* _Set task_: Quote, please, the line with "obj.matrix_parent_inverse = Matrix.Identity(4)", the line with "MIDDLE_WITHIN = 0.0001", and every line between them, exactly and with nothing else.

--- begin Recorded data ---

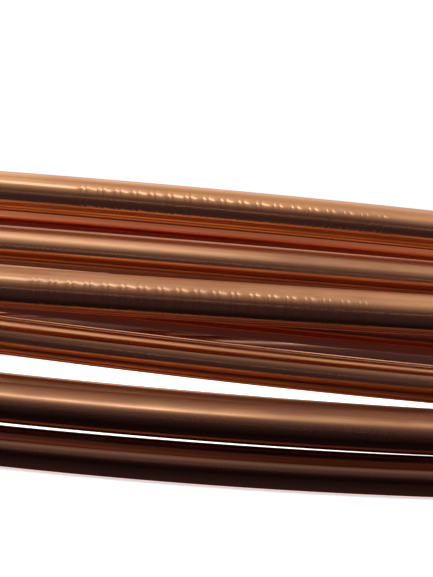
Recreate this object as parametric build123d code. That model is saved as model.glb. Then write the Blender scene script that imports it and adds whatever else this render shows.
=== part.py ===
from build123d import *
import math
import os

# A loose coil of soft copper tube, lying flat. One length of tube, in three
# layers of turns, wound up the inner layer, down the middle one and up the
# outer one. Millimetres and degrees. Angles run from the front, at -Y, the way
# the tube is wound, which is counterclockwise seen from above.

# Driving dimensions of the tube
tube_od = 15.88
tube_wall = 1.02
end_length = 60.0

# Driving dimensions of the coil
outer_turn_radius = 358.6
layer_gap = 6.5
inner_lead_radius = 150.0
inner_lead_angle = 40.0

# Clear height under each turn of a layer, from the floor or the turn below
outer_gaps = (0.0, 0.65, 29.55)
middle_gaps = (17.5, 4.6, 23.1, 5.1)
inner_gaps = (54.9, 14.0)

# How steeply each of these turns falls to the right across the front
outer_falls = (0.0, 0.004, -0.0055)
middle_falls = (0.012, 0.0415, 0.012, 0.021)
inner_falls = (0.031, 0.019)

# Angles between which a turn slopes, runs level and changes its place
front_half_angle = 14.0
level_angle = 30.0
outer_climb = (125.0, 210.0)
middle_drop = (150.0, 230.0)
inner_climb = (235.0, 300.0)
step_out_angle = 300.0
inner_start_angle = -62.0
outer_end_angle = 118.0

INNER = 2
MIDDLE = 1
OUTER = 0


def stacked_turns(layer, gaps, falls):
    """Lists the turns of one layer from the floor up."""
    radius = outer_turn_radius - layer * (tube_od + layer_gap)
    turns = []
    top = 0.0
    for gap, fall in zip(gaps, falls):
        height = top + gap + tube_od / 2
        turns.append({"layer": layer, "radius": radius, "height": height, "fall": fall})
        top = height + tube_od / 2
    return turns


def wound_turns():
    """Lists the turns in the order in which the tube runs through them."""
    inner = stacked_turns(INNER, inner_gaps, inner_falls)
    middle = stacked_turns(MIDDLE, middle_gaps, middle_falls)
    outer = stacked_turns(OUTER, outer_gaps, outer_falls)
    return inner + middle[::-1] + outer


def side_height(turn, side):
    """Height of a turn's level part, at its left (-1) or right (1) side.

    The fall eases off evenly between the front and the level part.
    """
    sloping_length = turn["radius"] * math.radians(front_half_angle + level_angle) / 2
    return turn["height"] - side * sloping_length * turn["fall"]


def level_station(angle, radius, height):
    """A point and direction on a level circle round the coil's axis."""
    turned = math.radians(angle)
    point = Vector(radius * math.sin(turned), -radius * math.cos(turned), height)
    direction = Vector(math.cos(turned), math.sin(turned), 0)
    return point, direction


def front_station(turn, angle):
    """A point and direction on a turn's front, a circle tilted to one side."""
    turned = math.radians(angle)
    tilt = math.atan(turn["fall"])
    across = turn["radius"] * math.sin(turned)
    depth = -turn["radius"] * math.cos(turned)
    point = Vector(across * math.cos(tilt), depth, turn["height"] - across * math.sin(tilt))
    along = math.cos(turned)
    direction = Vector(along * math.cos(tilt), math.sin(turned), -along * math.sin(tilt))
    return point, direction


def stations_between(turn, following):
    """The level points at which one turn gives way to the next, behind the front."""
    start = (turn["radius"], side_height(turn, 1))
    end = (following["radius"], side_height(following, -1))
    if turn["layer"] == OUTER:
        moves = [(outer_climb[0], *start), (outer_climb[1], *end)]
    elif turn["layer"] == INNER:
        moves = [(inner_climb[0], *start), (inner_climb[1], *end)]
    elif following["layer"] == OUTER:
        lowered = (turn["radius"], end[1])
        moves = [(middle_drop[0], *start), (middle_drop[1], *lowered), (step_out_angle, *end)]
    else:
        moves = [(middle_drop[0], *start), (middle_drop[1], *end)]
    return [level_station(angle, radius, height) for angle, radius, height in moves]


def biarc(start, end):
    """Two arcs, tangent to each other, from one station to the next."""
    p0, t0 = start
    p1, t1 = end
    chord = p1 - p0
    reach = chord.dot(t0 + t1)
    spread = 2 * (1 - t0.dot(t1))
    handle = (math.sqrt(reach * reach + spread * chord.dot(chord)) - reach) / spread
    corner0 = p0 + t0 * handle
    corner1 = p1 - t1 * handle
    middle = (corner0 + corner1) * 0.5
    first = Edge.make_tangent_arc(p0, t0, middle)
    second = Edge.make_tangent_arc(middle, corner1 - corner0, p1)
    return [first, second]


def front_stations(turn):
    """The points between a turn's level left side and its level right side."""
    left = level_station(-level_angle, turn["radius"], side_height(turn, -1))
    right = level_station(level_angle, turn["radius"], side_height(turn, 1))
    front = [front_station(turn, side * front_half_angle) for side in (-1, 1)]
    return [left] + front + [right]


def centre_line():
    """The whole run of the tube, as straight ends and tangent arcs."""
    turns = wound_turns()
    first, last = turns[0], turns[-1]
    stations = [level_station(inner_start_angle, first["radius"], side_height(first, -1))]
    for turn, following in zip(turns, turns[1:]):
        stations.extend(front_stations(turn))
        stations.extend(stations_between(turn, following))
    stations.extend(front_stations(last))
    stations.append(level_station(outer_end_angle, last["radius"], side_height(last, 1)))

    edges = inner_lead(*stations[0])
    for start, end in zip(stations, stations[1:]):
        edges.extend(biarc(start, end))
    last_point, last_direction = stations[-1]
    edges.append(Edge.make_line(last_point, last_point + last_direction * end_length))
    return edges


def inner_lead(point, direction):
    """The straight inner end and the tighter bend that brings it to its turn."""
    centre = point + Vector(-direction.Y, direction.X, 0) * inner_lead_radius
    turned = math.radians(inner_lead_angle)
    back = direction * -math.sin(turned) + Vector(direction.Y, -direction.X, 0) * math.cos(turned)
    bend_start = centre + back * inner_lead_radius
    bend_direction = Vector(-back.Y, back.X, 0)
    straight = Edge.make_line(bend_start - bend_direction * end_length, bend_start)
    return [straight, Edge.make_tangent_arc(bend_start, bend_direction, point)]


def cut_end(path, share):
    """The ring of metal that shows where the tube is cut square."""
    plane = Plane(origin=path.position_at(share), z_dir=path.tangent_at(share))
    ring = plane * (Circle(tube_od / 2) - Circle(tube_od / 2 - tube_wall))
    return ring.face()


def drawn_wall(path, radius):
    """The faces of a round surface that follows the whole centre line."""
    plane = Plane(origin=path.position_at(0), z_dir=path.tangent_at(0))
    rod = sweep(plane * Circle(radius), path=path)
    return [face for face in rod.faces() if face.geom_type != GeomType.PLANE]


def copper_tube(path):
    """The tube, closed from its outside, its bore and its two cut ends."""
    outside = drawn_wall(path, tube_od / 2)
    bore = drawn_wall(path, tube_od / 2 - tube_wall)
    ends = [cut_end(path, 0), cut_end(path, 1)]
    return Solid(Shell(outside + bore + ends))


path = Wire(centre_line())
tube = copper_tube(path)
box = tube.bounding_box()
tube = Pos(-box.center().X, -box.center().Y, -box.min.Z) * tube
tube.label = "copper_tube"

os.makedirs("parts", exist_ok=True)
export_step(tube, "parts/copper_tube.step")

metal_area = math.pi * (tube_od - tube_wall) * tube_wall
print("length of tube, mm:", round(path.length, 1))
print("volume over section times length:", round(tube.volume / (metal_area * path.length), 6))
print("size, mm:", box.size, "centre:", box.center(), "floor:", box.min.Z)
base = Vector(box.center().X, box.center().Y, box.min.Z)
print("inner end:", path.position_at(0) - base, "facing", -path.tangent_at(0))
print("outer end:", path.position_at(1) - base, "facing", path.tangent_at(1))
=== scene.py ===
import math

import bmesh
import bpy
import numpy as np
from mathutils import Matrix, Vector


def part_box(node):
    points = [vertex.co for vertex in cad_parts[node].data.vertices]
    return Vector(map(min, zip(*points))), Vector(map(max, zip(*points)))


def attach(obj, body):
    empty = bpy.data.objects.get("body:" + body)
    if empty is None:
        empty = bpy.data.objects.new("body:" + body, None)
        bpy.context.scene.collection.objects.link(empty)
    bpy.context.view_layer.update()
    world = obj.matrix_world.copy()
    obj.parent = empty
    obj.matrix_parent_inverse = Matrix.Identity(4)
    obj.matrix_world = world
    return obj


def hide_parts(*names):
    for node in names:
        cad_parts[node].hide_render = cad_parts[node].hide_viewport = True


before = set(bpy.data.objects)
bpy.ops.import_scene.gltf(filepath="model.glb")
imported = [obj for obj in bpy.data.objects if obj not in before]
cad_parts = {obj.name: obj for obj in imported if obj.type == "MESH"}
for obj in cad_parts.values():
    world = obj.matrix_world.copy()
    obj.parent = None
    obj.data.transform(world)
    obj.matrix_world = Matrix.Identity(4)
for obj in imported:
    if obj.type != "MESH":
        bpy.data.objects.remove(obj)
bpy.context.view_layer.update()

# The tube and its winding, in metres and degrees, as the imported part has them.
# Angles run from the front, at -Y, the way the tube is wound.

TUBE_OD = 0.01588
TUBE_WALL = 0.00102
END_LENGTH = 0.060
OUTER_TURN_RADIUS = 0.3586
LAYER_GAP = 0.0065
INNER_LEAD_RADIUS = 0.150
INNER_LEAD_ANGLE = 40.0
OUTER_GAPS = (0.0, 0.00065, 0.02955)
MIDDLE_GAPS = (0.0175, 0.0046, 0.0231, 0.0051)
INNER_GAPS = (0.0549, 0.0140)
OUTER_FALLS = (0.0, 0.004, -0.0055)
MIDDLE_FALLS = (0.012, 0.0415, 0.012, 0.021)
INNER_FALLS = (0.031, 0.019)
FRONT_HALF_ANGLE = 14.0
LEVEL_ANGLE = 30.0
OUTER_CLIMB = (125.0, 210.0)
MIDDLE_DROP = (150.0, 230.0)
INNER_CLIMB = (235.0, 300.0)
STEP_OUT_ANGLE = 300.0
INNER_START_ANGLE = -62.0
OUTER_END_ANGLE = 118.0

INNER, MIDDLE, OUTER = 2, 1, 0

# How finely the tube is drawn

FINE_STEP = 0.005
PLAIN_STEP = 0.0120
BORE_STEP = 0.020
ROUND_COUNT = 36
BORE_ROUND_COUNT = ROUND_COUNT // 2
SHARP_ANGLE = 40.0
STRAIGHT_WITHIN = 1e-9
MIDDLE_WITHIN = 0.0001

# Rows of plain strokes pressed into the front of some turns: the turn's place in
# the winding, from where to where beside the front's middle, and the corners of
# the tube's round between which the strokes reach

STAMPED_ROWS = (
    (2, -0.058, 0.070, 16, 20),
    (8, -0.072, 0.060, 16, 21),
    (7, 0.038, 0.074, 18, 19),
)
MARK_SPACING = 0.0068
STROKE_OFFSETS = (-0.0011, 0.0011)
STROKE_WIDTH = 0.0005
STROKE_SLOPE = 0.00015
STROKE_DEPTH = 0.00021

# The photograph's frame and the camera that took it, fitted to the tube's edges

PHOTO_WIDTH = 433
PHOTO_HEIGHT = 577
FOCAL_PIXELS = 1369.5
CAMERA_PLACE = Vector((-0.0034, -0.8795, 0.0795))
CAMERA_YAW = -0.0635
CAMERA_PITCH = -0.512
CAMERA_ROLL = 4.108
SENSOR_WIDTH = 36.0
CLIP_START = 0.01

# Copper as it renders under white light, in linear colour

COPPER = (0.92, 0.385, 0.15)
COPPER_PALE = (0.95, 0.44, 0.19)
COPPER_TARNISHED = (0.62, 0.25, 0.12)
COPPER_EDGE = (0.90, 0.62, 0.50)
# Painted shade: the dull band's colour, on the lower half of the second turn up from the floor
COPPER_PAINTED_SHADE = (0.30, 0.11, 0.065)
# Painted shadow: the dark band's colour, on the top of the lowest turn under the turn above it
COPPER_PAINTED_SHADOW = (0.07, 0.012, 0.004)
# Painted shade and reddish inter-reflection: the innermost layer's colour, set back between the
# turns in front
COPPER_RECESS_SHADE = (0.45, 0.085, 0.028)

# How dull the copper is, where shade is painted on it (the dull and dark bands), and how satin
# it is: heights over the floor, up to a top, each with its level

LEVELS_TOP = 0.120
# The dull band both roughens the copper and paints shade on it
DULL_AND_SHADE_LEVELS = ((0.0160, 0.22), (0.0168, 0.62), (0.0266, 0.55), (0.0280, 0.0))
# The dark band paints shadow on the top of the lowest turn, where the turn above sits on it
PAINTED_SHADOW_LEVELS = ((0.0102, 0.0), (0.0112, 1.0), (0.0134, 1.0), (0.0145, 0.4), (0.0166, 0.0))
SATIN_LEVELS = (
    (0.0284, 0.0), (0.0296, 1.4), (0.0325, 1.4), (0.0335, 0.0),
    (0.0740, 0.0), (0.0754, 1.2), (0.0780, 1.2), (0.0795, 0.0),
    (0.0860, 0.0), (0.0875, 0.7), (0.0935, 0.7), (0.0950, 0.0),
)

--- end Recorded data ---

* _Solution for this problem_:
    obj.matrix_parent_inverse = Matrix.Identity(4)
    obj.matrix_world = world
    return obj


def hide_parts(*names):
    for node in names:
        cad_parts[node].hide_render = cad_parts[node].hide_viewport = True


before = set(bpy.data.objects)
bpy.ops.import_scene.gltf(filepath="model.glb")
imported = [obj for obj in bpy.data.objects if obj not in before]
cad_parts = {obj.name: obj for obj in imported if obj.type == "MESH"}
for obj in cad_parts.values():
    world = obj.matrix_world.copy()
    obj.parent = None
    obj.data.transform(world)
    obj.matrix_world = Matrix.Identity(4)
for obj in imported:
    if obj.type != "MESH":
        bpy.data.objects.remove(obj)
bpy.context.view_layer.update()

# The tube and its winding, in metres and degrees, as the imported part has them.
# Angles run from the front, at -Y, the way the tube is wound.

TUBE_OD = 0.01588
TUBE_WALL = 0.00102
END_LENGTH = 0.060
OUTER_TURN_RADIUS = 0.3586
LAYER_GAP = 0.0065
INNER_LEAD_RADIUS = 0.150
INNER_LEAD_ANGLE = 40.0
OUTER_GAPS = (0.0, 0.00065, 0.02955)
MIDDLE_GAPS = (0.0175, 0.0046, 0.0231, 0.0051)
INNER_GAPS = (0.0549, 0.0140)
OUTER_FALLS = (0.0, 0.004, -0.0055)
MIDDLE_FALLS = (0.012, 0.0415, 0.012, 0.021)
INNER_FALLS = (0.031, 0.019)
FRONT_HALF_ANGLE = 14.0
LEVEL_ANGLE = 30.0
OUTER_CLIMB = (125.0, 210.0)
MIDDLE_DROP = (150.0, 230.0)
INNER_CLIMB = (235.0, 300.0)
STEP_OUT_ANGLE = 300.0
INNER_START_ANGLE = -62.0
OUTER_END_ANGLE = 118.0

INNER, MIDDLE, OUTER = 2, 1, 0

# How finely the tube is drawn

FINE_STEP = 0.005
PLAIN_STEP = 0.0120
BORE_STEP = 0.020
ROUND_COUNT = 36
BORE_ROUND_COUNT = ROUND_COUNT // 2
SHARP_ANGLE = 40.0
STRAIGHT_WITHIN = 1e-9
MIDDLE_WITHIN = 0.0001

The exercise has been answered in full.